We toyed for quite a while with this concept we called ‘stacked villas’ where we tried to make four towers with a single unit per floor. Again it became tricky because of the restricted footprint. There was a little too much proximity and at some point, let’s say at halfway through the process, we realized that there was no other way to solve this puzzle than with two buildings.
Then the big question became how to make sure that they are equals and not the privileged and the ‘underprivileged,’ or less privileged.
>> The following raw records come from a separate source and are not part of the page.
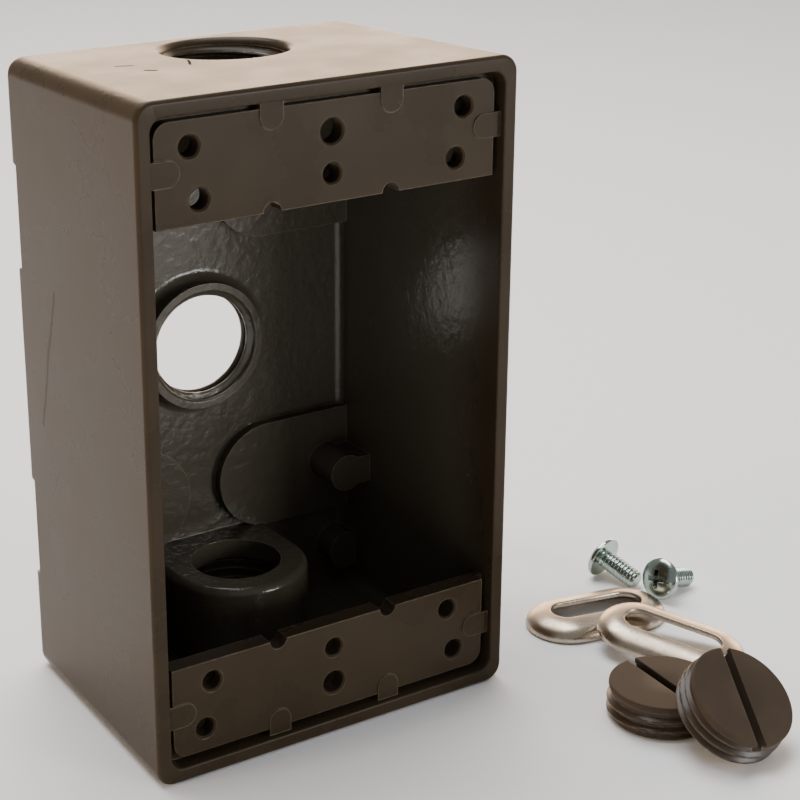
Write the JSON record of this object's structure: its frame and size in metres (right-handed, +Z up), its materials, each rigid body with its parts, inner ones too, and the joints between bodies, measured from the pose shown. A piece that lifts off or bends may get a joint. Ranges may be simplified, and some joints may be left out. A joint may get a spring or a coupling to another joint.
{
  "type": "electrical junction box",
  "caption": "Die-cast weatherproof one-gang outlet box with three threaded outlets and its loose kit of closure plugs, mounting lugs and lug screws.",
  "frame": {"origin": "centre of the bottom outlet's mouth, on the flat base the box stands on", "axes": "+Z up along the axis shared by the top and bottom outlets, +Y towards the wall side with the back outlet, -Y out of the open front, X across the width"},
  "size_m": [0.1241, 0.1008, 0.1143],
  "materials": {
    "bronze_casting": "die-cast aluminium under satin dark bronze paint",
    "bronze_plug": "die-cast aluminium under dark bronze paint, semi-matt face, glossier threads",
    "lug_steel": "pressed steel, warm satin plating",
    "zinc_steel": "bright zinc-plated steel"
  },
  "bodies": {
    "box": {"box_body": "bronze_casting"},
    "plug_left": {"closure_plug_left": "bronze_plug"},
    "plug_right": {"closure_plug_right": "bronze_plug"},
    "lug_left": {"mounting_lug_left": "lug_steel"},
    "lug_right": {"mounting_lug_right": "lug_steel"},
    "screw_left": {"lug_screw_left": "zinc_steel"},
    "screw_right": {"lug_screw_right": "zinc_steel"}
  },
  "joints": [
    {"name": "plug_left_lift", "type": "slide", "parent": "box", "child": "plug_left", "axis": [0, 0, 1], "range_m": [0, 0.04]},
    {"name": "plug_right_lift", "type": "slide", "parent": "plug_left", "child": "plug_right", "axis": [0, 0, 1], "range_m": [0, 0.04]},
    {"name": "lug_left_lift", "type": "slide", "parent": "box", "child": "lug_left", "axis": [0, 0, 1], "range_m": [0, 0.04]},
    {"name": "lug_right_lift", "type": "slide", "parent": "lug_left", "child": "lug_right", "axis": [0, 0, 1], "range_m": [0, 0.04]},
    {"name": "screw_left_lift", "type": "slide", "parent": "box", "child": "screw_left", "axis": [0, 0, 1], "range_m": [0, 0.04]},
    {"name": "screw_right_lift", "type": "slide", "parent": "box", "child": "screw_right", "axis": [0, 0, 1], "range_m": [0, 0.04]}
  ]
}
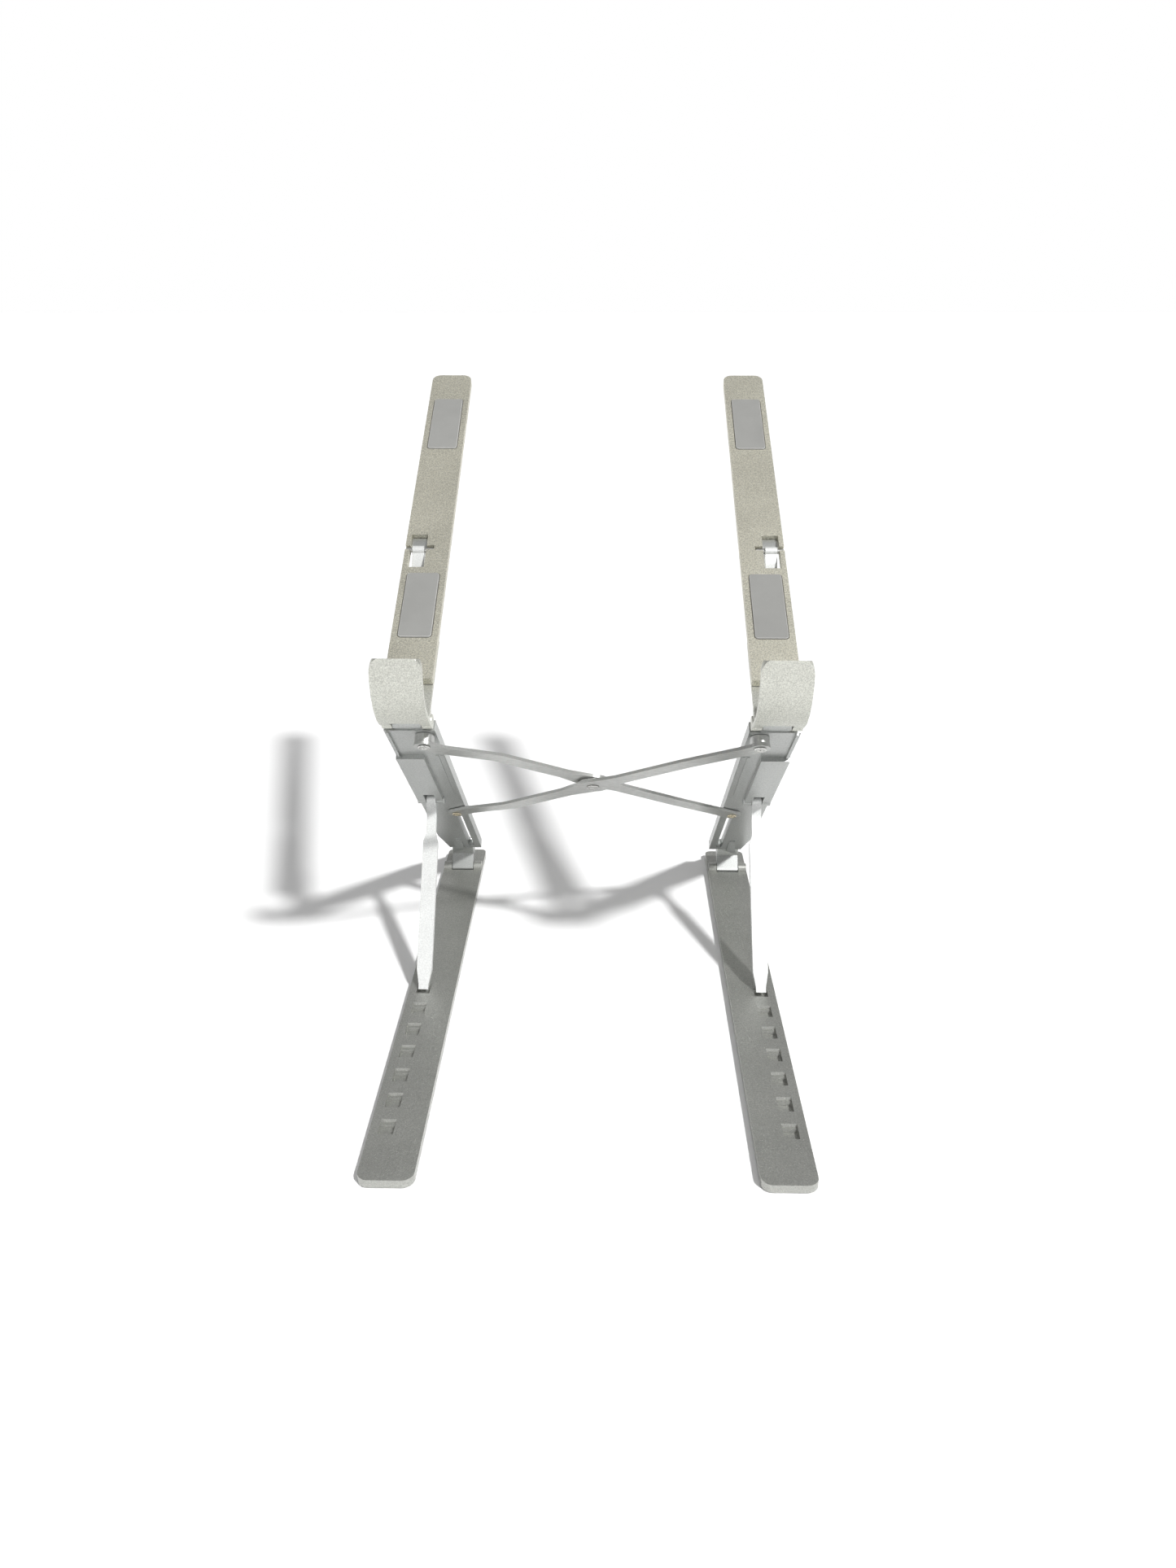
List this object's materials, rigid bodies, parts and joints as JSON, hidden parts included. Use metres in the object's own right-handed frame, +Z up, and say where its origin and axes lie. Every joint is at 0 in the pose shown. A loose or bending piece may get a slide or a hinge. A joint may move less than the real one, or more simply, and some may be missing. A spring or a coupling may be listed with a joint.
{
  "type": "folding laptop stand",
  "caption": "Folding aluminium laptop stand: padded sloping bars with front hooks on struts, bases and an X brace.",
  "frame": {"origin": "on the table under the middle of the open stand", "axes": "+Z up, -Y towards the user and the hooks, X across the bars"},
  "size_m": [0.1714, 0.3, 0.2655],
  "materials": {
    "bar": "bead-blasted, warm silver",
    "hook": "bead-blasted",
    "riser": "satin",
    "base": "satin",
    "strut": "bright satin",
    "brace": "brushed",
    "steel": "polished",
    "brass": "pale brass",
    "silicone": "matte grey silicone",
    "rubber": "matte"
  },
  "bodies": {
    "left_base": {"base_plate_left": "base", "foot_front_left": "rubber", "foot_rear_left": "rubber", "base_hinge_pin_left": "steel"},
    "left_riser": {"riser_left": "riser", "head_hinge_pin_left": "steel", "strut_pin_left": "steel", "brace_spacer_left": "brace", "brace_rivet_left": "steel"},
    "left_top": {"hook_left": "hook", "top_bar_left": "bar", "pad_front_left": "silicone", "pad_rear_left": "silicone", "tail_rivet_front_left": "steel", "tail_rivet_rear_left": "steel", "link_pin_left": "steel"},
    "left_strut": {"strut_left": "strut"},
    "left_link": {"link_left": "strut"},
    "right_base": {"base_plate_right": "base", "foot_front_right": "rubber", "foot_rear_right": "rubber", "base_hinge_pin_right": "steel"},
    "right_riser": {"riser_right": "riser", "head_hinge_pin_right": "steel", "strut_pin_right": "steel", "brace_spacer_right": "brace", "brace_rivet_right": "steel"},
    "right_top": {"hook_right": "hook", "top_bar_right": "bar", "pad_front_right": "silicone", "pad_rear_right": "silicone", "tail_rivet_front_right": "steel", "tail_rivet_rear_right": "steel", "link_pin_right": "steel"},
    "right_strut": {"strut_right": "strut"},
    "right_link": {"link_right": "strut"},
    "brace_a": {"brace_arm_a": "brace", "slider_rivet_right": "brass", "hub_rivet": "steel", "hub_washer": "steel"},
    "brace_b": {"brace_arm_b": "brace", "slider_rivet_left": "brass"}
  },
  "joints": [
    {"name": "left_riser_fold", "type": "hinge", "parent": "left_base", "child": "left_riser", "pos_m": [-0.075, 0.1, 0.0045], "axis": [1, 0, 0], "range_deg": [0, 41.3]},
    {"name": "left_strut_swing", "type": "hinge", "parent": "left_riser", "child": "left_strut", "pos_m": [-0.075, 0.03019, 0.07807], "axis": [1, 0, 0], "range_deg": [-92.9, 0]},
    {"name": "left_top_fold", "type": "hinge", "parent": "left_riser", "child": "left_top", "pos_m": [-0.075, -0.04191, 0.14448], "axis": [1, 0, 0], "range_deg": [-71.2, 0]},
    {"name": "left_link_swing", "type": "hinge", "parent": "left_top", "child": "left_link", "pos_m": [-0.075, 0.03506, 0.1982], "axis": [1, 0, 0], "range_deg": [-8.1, 0]},
    {"name": "brace_fold", "type": "hinge", "parent": "left_riser", "child": "brace_a", "pos_m": [-0.0694, -0.04161, 0.12891], "axis": [0, 0.66, 0.7513], "range_deg": [0, 43]},
    {"name": "brace_hub", "type": "hinge", "parent": "brace_a", "child": "brace_b", "pos_m": [0, -0.00067, 0.09294], "axis": [0, 0.66, 0.7513], "range_deg": [-86.1, 0]},
    {"name": "right_riser_pivot", "type": "hinge", "parent": "brace_b", "child": "right_riser", "pos_m": [0.0694, -0.04161, 0.12891], "axis": [0, 0.66, 0.7513], "range_deg": [0, 43.1]},
    {"name": "right_base_fold", "type": "hinge", "parent": "right_riser", "child": "right_base", "pos_m": [0.075, 0.1, 0.0045], "axis": [1, 0, 0], "range_deg": [-41.4, 0]},
    {"name": "right_strut_swing", "type": "hinge", "parent": "right_riser", "child": "right_strut", "pos_m": [0.075, 0.03019, 0.07807], "axis": [1, 0, 0], "range_deg": [-92.9, 0]},
    {"name": "right_top_fold", "type": "hinge", "parent": "right_riser", "child": "right_top", "pos_m": [0.075, -0.04191, 0.14448], "axis": [1, 0, 0], "range_deg": [-71.2, 0]},
    {"name": "right_link_swing", "type": "hinge", "parent": "right_top", "child": "right_link", "pos_m": [0.075, 0.03506, 0.1982], "axis": [1, 0, 0], "range_deg": [-8.1, 0]}
  ],
  "couplings": [
    {"joint": "left_strut_swing", "follows": "left_riser_fold", "ratio": -2.2469},
    {"joint": "right_strut_swing", "follows": "left_riser_fold", "ratio": -2.2469},
    {"joint": "right_base_fold", "follows": "left_riser_fold", "ratio": -1},
    {"joint": "left_link_swing", "follows": "left_top_fold", "ratio": 0.112},
    {"joint": "right_link_swing", "follows": "right_top_fold", "ratio": 0.112},
    {"joint": "brace_hub", "follows": "brace_fold", "ratio": -2},
    {"joint": "right_riser_pivot", "follows": "brace_fold", "ratio": 1}
  ]
}
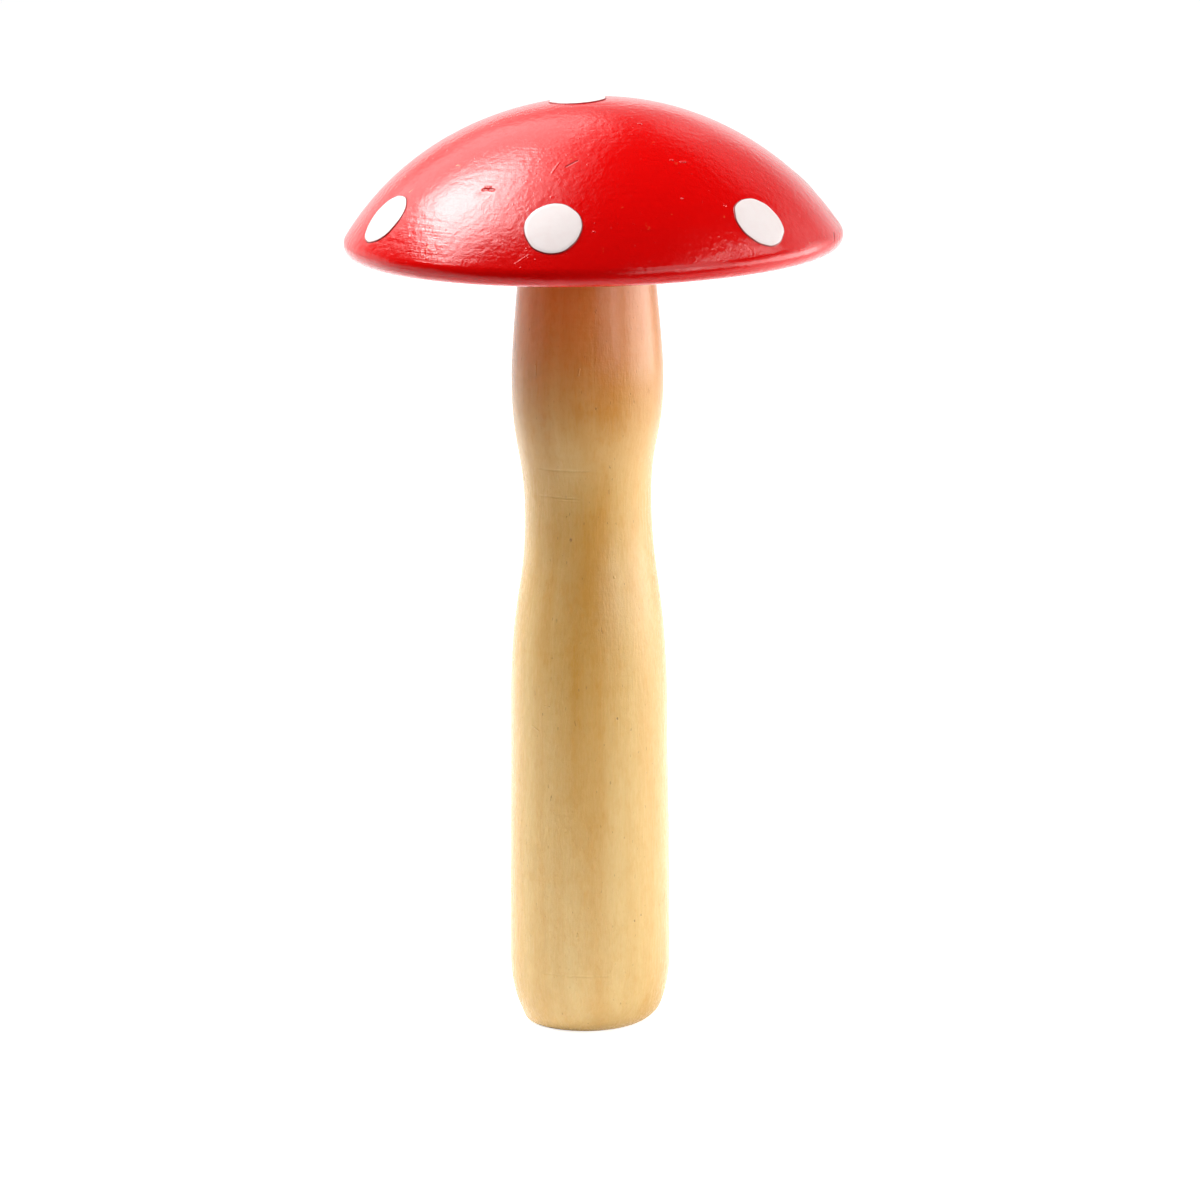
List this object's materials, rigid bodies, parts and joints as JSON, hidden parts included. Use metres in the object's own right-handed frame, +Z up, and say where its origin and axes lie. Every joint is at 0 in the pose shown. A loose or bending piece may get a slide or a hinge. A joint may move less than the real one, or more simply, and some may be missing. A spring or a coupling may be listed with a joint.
{
  "type": "darning mushroom",
  "caption": "Darning mushroom: a turned wooden stem with a domed, enamelled head pushed onto its tenon; a sock is stretched over the dome to be mended.",
  "frame": {"origin": "centre of the foot's flat, on the stem's centre line", "axes": "+Z up the stem to the head, +X to the viewer's right, -Y towards the viewer"},
  "size_m": [0.0514, 0.0514, 0.0977],
  "materials": {
    "bare_wood": "pale close-grained wood under a thin clear varnish",
    "red_enamel": "gloss red enamel brushed over solid wood",
    "white_enamel": "thick gloss white enamel, stamped on"
  },
  "bodies": {
    "stem": {"stem": "bare_wood"},
    "cap": {"cap": "red_enamel", "crown_spot": "white_enamel", "rim_spot_1": "white_enamel", "rim_spot_2": "white_enamel", "rim_spot_3": "white_enamel", "rim_spot_4": "white_enamel", "rim_spot_5": "white_enamel", "rim_spot_6": "white_enamel"}
  },
  "joints": [
    {"name": "cap_pull", "type": "slide", "parent": "stem", "child": "cap", "axis": [0, 0, 1], "range_m": [0, 0.012]}
  ]
}
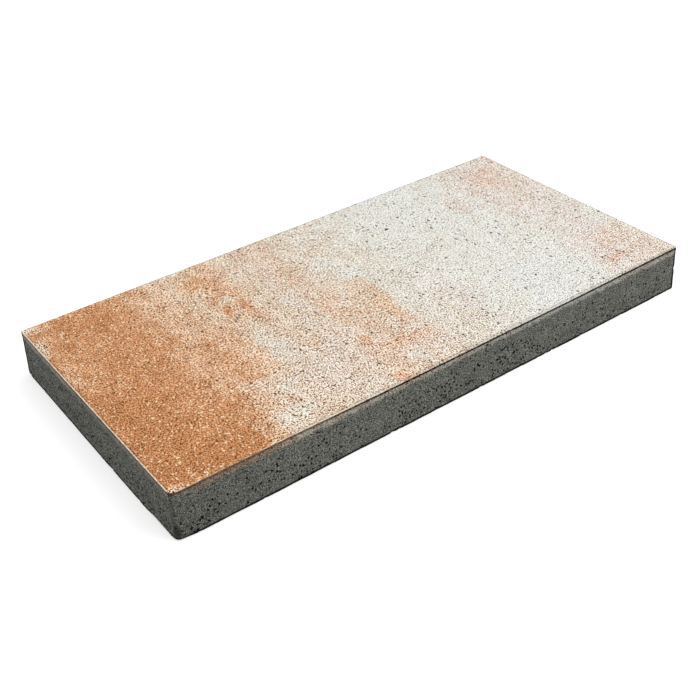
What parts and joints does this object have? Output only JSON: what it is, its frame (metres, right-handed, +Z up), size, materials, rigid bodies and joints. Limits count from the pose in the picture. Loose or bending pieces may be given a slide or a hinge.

And that’s where the twisting architecture came from.
Gridics: You also said, and this was a great quote, that the buildings have “a few romanticisisms of a Scandinavian’s view of Miami.”
Bjarke: That’s because this our firm’s first in Miami, and I love Miami and I love the architecture and the people. The latino vibe that you get here. In that Scandinavian/Miami sense, I actually own a small portion of a Latin American restaurant in Copenhagen called Llama where we went to town on these mission tiles. So I got to live out my fantasy on that one. But then we have some of the same tiles in the ancillary spaces around the amenities in the bathrooms and the kitchens and the common areas. Together with the plants and the stones we have these.
David: He wanted them in all the elevators.
Bjarke: To have these, ha! David called me up and said “This is your home. If you’re coming home, do you want to go crazy?” I got it out of my system in the smaller spaces.
David: Yeah, you gave in.
Bjarke: I think that Grove at Grand Bay is going to have a very Miami feel, but with the sort of simple Scandinavian sensibility combined. Sort of the warmth of the Latin American with the cool of the Scandinavian.